## OBJECTIVE:
Consider the listing below. Extract exactly the lines from the line containing "for name, (foot, head, y, shape, split_up)" to the line containing "bpy.context.scene.collection.objects.link(empty)", both included.

CAD and scene scripts
>>>>>

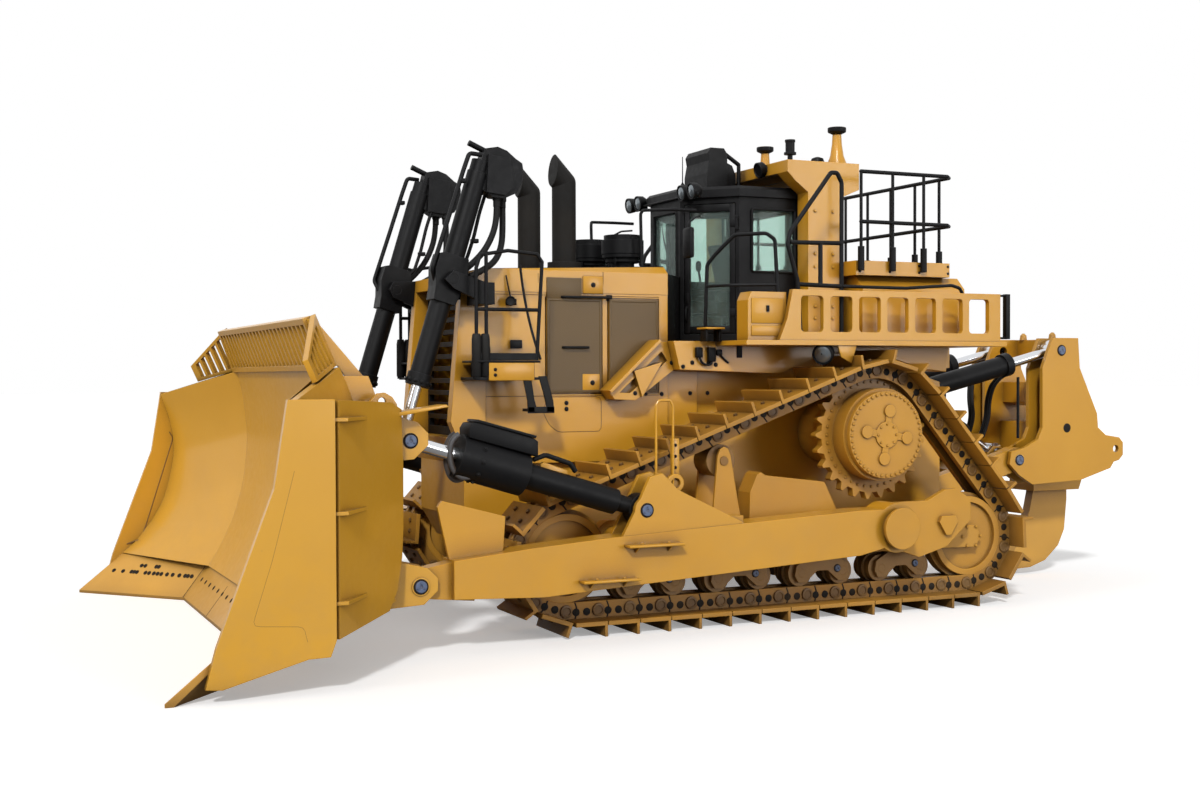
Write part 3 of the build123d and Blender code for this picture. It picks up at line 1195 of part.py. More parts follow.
def ripper_beam():
    """Four side plates, the cross members between them and the shank's pocket."""
    eye = [(-4815, 2734), (-4825, 2790), (-4855, 2815), (-4885, 2790), (-4895, 2734)]
    with BuildPart() as piece:
        for side in SIDES.values():
            for near in (PLATE_IN, PLATE_OUT - SIDE_PLATE):
                ends = (side * near, side * (near + SIDE_PLATE))
                span = (min(ends), max(ends))
                side_plate([(-3920, 1330), (-3945, 1470), (-4130, 1510), (-4320, 1600), (-4380, 1730), (-4380, 2400),
                            (-4470, 2610), (-4530, 2740), (-4890, 2740), (-4915, 2400), (-5170, 1880), (-5185, 1720),
                            (-5300, 1630), (-5500, 1600), (-5557, 1540), (-5557, 1400), (-5500, 1340),
                            (-5420, 1320), (-5370, 1250), (-4930, 1125), (-4240, 1095), (-4060, 1200)], *span)
                cross_bar(*PITCH_HEAD, PITCH_EYE * 0.45, *span, Mode.SUBTRACT)
                cross_bar(*LINK_HEAD, 60 + FIT, *span, Mode.SUBTRACT)
                cross_bar(*TOW_EYE, TOW_EYE_R, *span, Mode.SUBTRACT)
            side_plate(eye, side * 250 - 20, side * 250 + 20)
        half = PLATE_OUT - SIDE_PLATE + 1
        side_plate([(-4600, 1290), (-4600, 1780), (-5180, 1720), (-5290, 1600), (-5290, 1290)], -half, half)
        side_plate([(-4640, 2000), (-4640, 2240), (-4900, 2180), (-4900, 1960)], -half, half)
        block((-4912, -4845), (-half, half), (2500, 2736))
        # pocket round the shank
        side_plate([(-4620, 980), (-4620, 1785), (-5330, 1785), (-5330, 1080), (-5290, 980)],
                   -SHANK_HALF - 150, SHANK_HALF + 150)
        block((-5240 - FIT, -4740 + FIT), (-SHANK_HALF - FIT, SHANK_HALF + FIT), (900, 1900), Mode.SUBTRACT)
    return piece


def ripper_shank():
    """Curved shank with its tip, standing in the beam's pocket."""
    with BuildPart() as piece:
        with BuildSketch(Plane.XZ.offset(-SHANK_HALF)) as face:
            with BuildLine():
                Polyline((-4740, 1780), (-4740, 960), (-4690, 740), (-4560, 430), (-4430, 210), (-4345, 80),
                         (-4480, 66), (-4700, 76), (-4921, 148), (-5115, 315), (-5205, 500), (-5240, 850),
                         (-5240, 1780), close=True)
            make_face()
        extrude(face.sketch, amount=2 * SHANK_HALF)
    return piece


# --------------------------------------------------------------------- build
single = {
    "main_frame": main_frame, "engine_block": engine_block, "radiator_guard": radiator_guard,
    "radiator_grille": radiator_grille, "hood": hood, "exhaust_stacks": exhaust_stacks,
    "air_precleaners": air_precleaners, "fenders": fenders, "platform_guards": platform_guards,
    "cab_shell": cab_shell, "cab_glass": cab_glass, "dash_cowl": dash_cowl, "bulkhead": bulkhead,
    "operator_seat": operator_seat,
    "cab_roof": cab_roof, "roof_cooler": roof_cooler, "tank_tray": tank_tray, "beacon": beacon,
    "rollover_frame": rollover_frame, "fuel_tank": fuel_tank, "rear_railing": rear_railing,
    "final_drives": final_drives, "cross_shafts": cross_shafts, "blade_moldboard": moldboard,
    "cutting_edges": cutting_edges, "spill_guard": spill_guard, "ripper_link": ripper_link,
    "ripper_pins": ripper_pins, "ripper_pitch_pins": pitch_pins, "ripper_beam": ripper_beam, "ripper_shank": ripper_shank,
}
paired = {
    "track": track, "track_frame": track_frame, "cab_door": cab_door, "push_arm": push_arm,
}
joined = {
    "idlers": idlers, "track_rollers": rollers, "sprockets": sprocket, "engine_doors": engine_doors,
    "access_steps": access_steps, "roller_bogies": bogies, "battery_boxes": battery_box,
    "lift_brackets": lift_brackets, "deck_braces": deck_braces,
}
# foot, head, (y, ...), (shell steps, bore from, rod from, rod radius, eye radius, trunnion)
lift_shape = ([(-1150, -1030, 86), (-1040, 1000, 97), (890, 1000, 113)], -950, 270, 50, 110, 112)
tilt_shape = ([(260, 1180, 112), (1160, 1780, 185)], 1000, 1180, 60, TILT_EYE, None)
pitch_shape = ([(170, 1330, 110), (1240, 1330, 130)], 700, 900, 55, PITCH_EYE, None)
rip_lift_shape = ([(150, 1040, 92), (960, 1040, 105)], 120, 437, 45, RIP_LIFT_EYE, None)
cylinders = {
    "blade_lift": (LIFT_TRUNNION, LIFT_HEAD, LIFT_Y, lift_shape, True),
    "blade_tilt": (TILT_FOOT, TILT_HEAD, ARM_Y, tilt_shape, True),
    "ripper_pitch": (PITCH_FOOT, PITCH_HEAD, PITCH_Y, pitch_shape, False),
    "ripper_lift": (RIP_LIFT_FOOT, RIP_LIFT_HEAD, RIP_LIFT_Y, rip_lift_shape, False),
}

for name, make in single.items():
    export(make(), name)
for name, make in paired.items():
    for hand, side in SIDES.items():
        export(make(side), f"{name}_{hand}")
for name, make in joined.items():
    left, right = make(1), make(-1)
    left.part = Compound(children=left.part.solids() + right.part.solids())
    export(left, name)
for name, (foot, head, y, shape, split_up) in cylinders.items():
    if split_up:
        for hand, side in SIDES.items():
            barrel, rod = cylinder(foot, head, [side * y], shape)
            export(barrel, f"{name}_barrel_{hand}")
            export(rod, f"{name}_rod_{hand}")
    else:
        barrel, rod = cylinder(foot, head, [y, -y], shape)
        export(barrel, f"{name}_barrels")
        export(rod, f"{name}_rods")
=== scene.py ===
"""Looks of a large crawler bulldozer: paint, glass, steel and the fittings on its frame.

Metres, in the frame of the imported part: +X forward, +Y the machine's left, +Z up.
"""

from math import acos, atan2, cos, hypot, pi, radians, sin

import bpy
from mathutils import Matrix, Vector


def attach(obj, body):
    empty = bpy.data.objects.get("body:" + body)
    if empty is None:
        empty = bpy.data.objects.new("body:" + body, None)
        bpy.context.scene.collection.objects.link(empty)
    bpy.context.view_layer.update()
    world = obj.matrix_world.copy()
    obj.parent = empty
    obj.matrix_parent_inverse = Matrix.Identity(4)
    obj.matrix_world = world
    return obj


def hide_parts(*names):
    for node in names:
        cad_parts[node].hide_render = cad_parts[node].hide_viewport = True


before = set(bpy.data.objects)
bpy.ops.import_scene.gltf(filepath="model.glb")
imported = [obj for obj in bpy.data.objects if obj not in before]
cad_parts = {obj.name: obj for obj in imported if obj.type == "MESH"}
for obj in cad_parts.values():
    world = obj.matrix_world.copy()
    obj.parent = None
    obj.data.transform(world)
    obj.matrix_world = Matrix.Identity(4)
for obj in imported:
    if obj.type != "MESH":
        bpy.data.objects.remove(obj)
bpy.ops.object.select_all(action="DESELECT")


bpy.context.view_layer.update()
SIDES = {"left": 1, "right": -1}

# ------------------------------------------------------------------ paint shop
YELLOW = (0.640, 0.312, 0.018, 1)
YELLOW_DEEP = (0.520, 0.240, 0.012, 1)
DUST = (0.470, 0.270, 0.075, 1)
# Dark brown of the painted shade in corners, creases and between parts
CORNER_SHADE_COLOR = (0.060, 0.027, 0.006, 1)
BLACK = (0.0045, 0.0045, 0.005, 1)
HOLE_PITCH = 0.016           # of the perforated sheet


def effect(name, inputs, outputs):
    """New node group with its sockets, and its two end nodes."""
    group = bpy.data.node_groups.new(name, "ShaderNodeTree")
    for label, kind, value in inputs:
        socket = group.interface.new_socket(name=label, in_out="INPUT", socket_type=kind)
        socket.default_value = value
    for label, kind in outputs:
        group.interface.new_socket(name=label, in_out="OUTPUT", socket_type=kind)
    start, end = group.nodes.new("NodeGroupInput"), group.nodes.new("NodeGroupOutput")
    return group, start, end


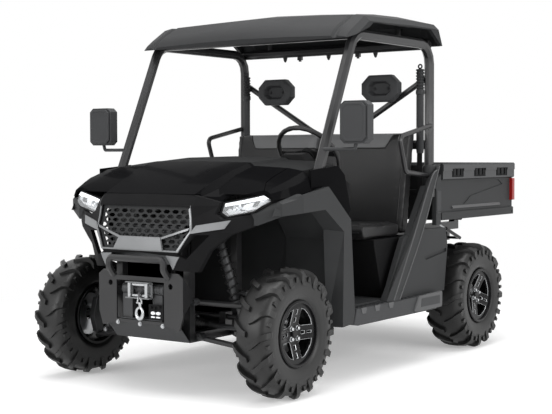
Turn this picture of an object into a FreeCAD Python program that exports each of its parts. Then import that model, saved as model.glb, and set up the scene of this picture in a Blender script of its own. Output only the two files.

<<<<<

## ANSWER TO THE PROBLEM:
for name, (foot, head, y, shape, split_up) in cylinders.items():
    if split_up:
        for hand, side in SIDES.items():
            barrel, rod = cylinder(foot, head, [side * y], shape)
            export(barrel, f"{name}_barrel_{hand}")
            export(rod, f"{name}_rod_{hand}")
    else:
        barrel, rod = cylinder(foot, head, [y, -y], shape)
        export(barrel, f"{name}_barrels")
        export(rod, f"{name}_rods")
=== scene.py ===
"""Looks of a large crawler bulldozer: paint, glass, steel and the fittings on its frame.

Metres, in the frame of the imported part: +X forward, +Y the machine's left, +Z up.
"""

from math import acos, atan2, cos, hypot, pi, radians, sin

import bpy
from mathutils import Matrix, Vector


def attach(obj, body):
    empty = bpy.data.objects.get("body:" + body)
    if empty is None:
        empty = bpy.data.objects.new("body:" + body, None)
        bpy.context.scene.collection.objects.link(empty)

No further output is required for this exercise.